Mentre i due leader del mercato librario si avvicinano a un’intesa, è intervenuta la decisione dell’Ispettorato del lavoro volta a sanare la condizione di alcuni redattori precari, grazie all’applicazione dei contratti a tempo indeterminato a tutele crescenti, previste dal Jobs Act. Il dipartimento del Ministero del lavoro svolgeva, da circa un anno e mezzo, degli accertamenti riguardanti l’assunzione, tramite forme di contratti flessibili, di figure professionali presenti all’interno di grandi gruppi editoriali, come appunto Rcs e Mondadori. Il risultato dell’indagine svolta ha evidenziato che l’utilizzo di tali figure determina un abuso ai limiti dell’illegalità.

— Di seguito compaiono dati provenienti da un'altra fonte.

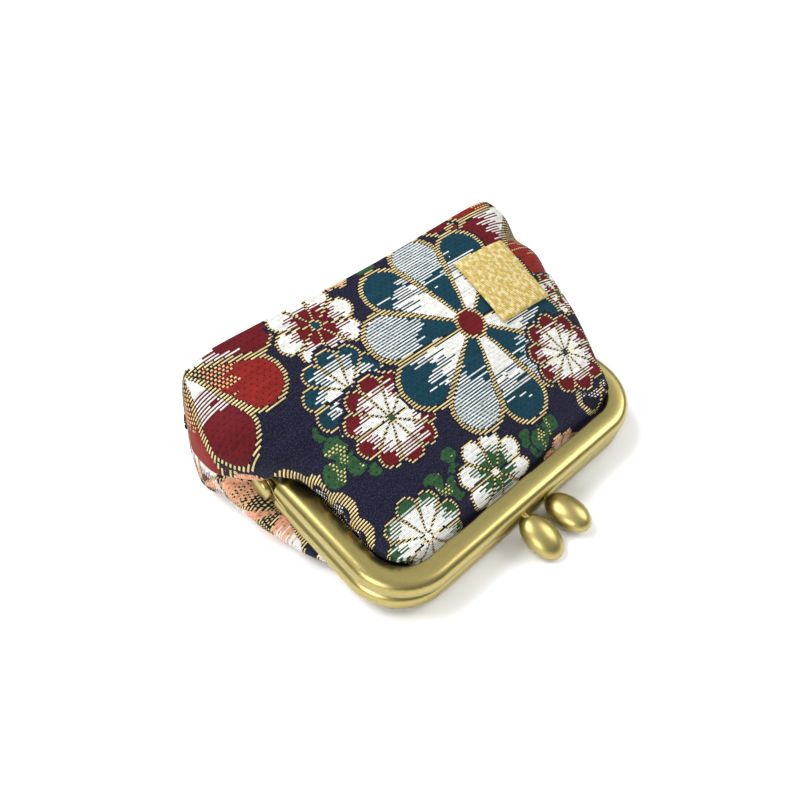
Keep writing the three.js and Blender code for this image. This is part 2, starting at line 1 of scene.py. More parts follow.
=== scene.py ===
import math
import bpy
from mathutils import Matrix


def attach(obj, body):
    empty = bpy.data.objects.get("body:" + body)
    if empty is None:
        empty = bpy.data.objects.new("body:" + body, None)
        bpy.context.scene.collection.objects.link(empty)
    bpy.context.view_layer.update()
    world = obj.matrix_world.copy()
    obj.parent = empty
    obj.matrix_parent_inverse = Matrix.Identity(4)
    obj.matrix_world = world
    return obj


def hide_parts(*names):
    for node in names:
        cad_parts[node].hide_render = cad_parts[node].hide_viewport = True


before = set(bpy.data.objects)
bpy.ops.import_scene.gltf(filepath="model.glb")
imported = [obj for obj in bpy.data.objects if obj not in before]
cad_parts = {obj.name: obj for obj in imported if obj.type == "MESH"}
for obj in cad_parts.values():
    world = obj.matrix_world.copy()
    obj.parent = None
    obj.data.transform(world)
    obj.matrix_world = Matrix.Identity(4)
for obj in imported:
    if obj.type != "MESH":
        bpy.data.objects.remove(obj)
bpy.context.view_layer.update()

from types import SimpleNamespace

import bmesh
import bpy
import numpy as np
from bpy.props import FloatProperty, FloatVectorProperty, PointerProperty
from mathutils import Matrix, Vector
from mathutils.bvhtree import BVHTree

bl_info = {
    "name": "Brocade Purse",
    "version": (1, 0, 0),
    "blender": (4, 5, 0),
    "location": "View3D > Sidebar > Purse",
    "description": "Builds a brocade coin purse with a brass clasp, lying on its back",
    "category": "Object",
}

MM = 0.001

# How the purse lies: its clasp's closing plane is tipped about X, and the clasp's middle is here
LYING_TIP = math.radians(15.914119)
LYING_PLACE = (-0.023674, -27.602389, 5.036073)


# Sizes and colours


def length(name, default, description):
    return FloatProperty(name=name, default=default * MM, min=0, unit="LENGTH", precision=5,
                         description=description)


def colour(name, default, description):
    return FloatVectorProperty(name=name, default=default, subtype="COLOR", size=3, min=0, max=1,
                               description=description)


class ClaspSizes(bpy.types.PropertyGroup):
    width: length("Width", 84, "Width of the clasp over its arms")
    hinge_depth: length("Hinge depth", 41, "From the mouth's outer line to the rivets")
    corner_radius: length("Corner radius", 13.6, "Outer radius of the clasp's corners")
    band_width: length("Band width", 5.6, "Width of the clasp's band")
    half_height: length("Half height", 5.1, "From the closing plane to the top of one half")
    closing_gap: length("Closing gap", 0.3, "Gap between the closed halves")
    web_width: length("Web width", 2.6, "Metal between the outer line and the cloth's slot")
    slot_middle: length("Slot middle", 2.6, "Height of the slot's middle over the closing plane")
    bead_radius: length("Bead radius", 2.3, "Radius of the bead along the outer edge")
    lip_radius: length("Lip radius", 0.6, "Radius of the inner lip")
    arm_setback: length("Arm setback", 3.8, "From the end of an arm to the rivet's middle")
    ear_thickness: length("Ear thickness", 0.8, "Thickness of the hinge ears")
    ear_radius: length("Ear radius", 2.7, "Radius of the hinge ears")
    outer_ear_inset: length("Outer ear inset", 0.4, "Inset of the outer ears")
    inner_ear_inset: length("Inner ear inset", 1.5, "Inset of the inner ears")
    clearance: length("Clearance", 0.3, "Gap between pieces")


class FittingSizes(bpy.types.PropertyGroup):
    knob_length: length("Knob length", 11.4, "Length of an olive knob")
    knob_width: length("Knob width", 7.6, "Width of an olive knob")
    knob_thickness: length("Knob thickness", 5.7, "Thickness of an olive knob")
    knob_spacing: length("Knob spacing", 9.1, "Distance between the knobs' middles")
    knob_reach: length("Knob reach", 5.5, "From the mouth's outer line to a knob's middle")
    stem_diameter: length("Stem diameter", 1.4, "Diameter of a knob's stem")
    stem_depth: length("Stem depth", 1.1, "Depth of a stem in the bead")
    stem_height: length("Stem height", 1.6, "Height of a stem over the closing plane")
    rivet_head: length("Rivet head", 5.8, "Diameter of a rivet's head")
    rivet_head_thickness: length("Rivet head thickness", 1.4, "Thickness of a rivet's head")
    rivet_inner_head: length("Rivet inner head", 3.8, "Diameter of a rivet's inner head")
    rivet_shank: length("Rivet shank", 1.8, "Diameter of a rivet's shank")
    rivet_length: length("Rivet length", 3.6, "From a rivet's top to its inner end")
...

Per tale motivo l’Ispettorato ha imposto sia a Rcs che a Mondadori di trasformare i contratti che rientrano in questa sfera in contratti a tempo indeterminato. I redattori precari, pur svolgendo mansioni specifiche all’interno della redazione, erano stati inquadrati come co.co.pro., rientrando nella definizione di “falsi autonomi”. Francesco Aufieri, responsabile della S.l.c. Cgil, insieme alla rete Redattori Precari (Rerepre), promotori dell’inchiesta svolta, ha così commentato il risultato ottenuto: “È il riconoscimento che avevamo ragione, i lavoratori precari svolgevano mansioni da dipendenti a tutti gli effetti, e andavano trattati da dipendenti”.
Se Rcs si è impegnata a convertire i contratti in questione a partire dal prossimo luglio, dal canto suo Mondadori ha presentato ricorso contro tale verdetto, rifiutando il dialogo con Cgil. Rimane da evidenziare che, considerate le premesse, l’eventuale fusione tra i due marchi potrebbe vanificare l’operato dell’Ispettorato del lavoro e di Rerepre, realtà quest’ultima, grazie alla quale il mondo invisibile del precariato ha trovato una voce.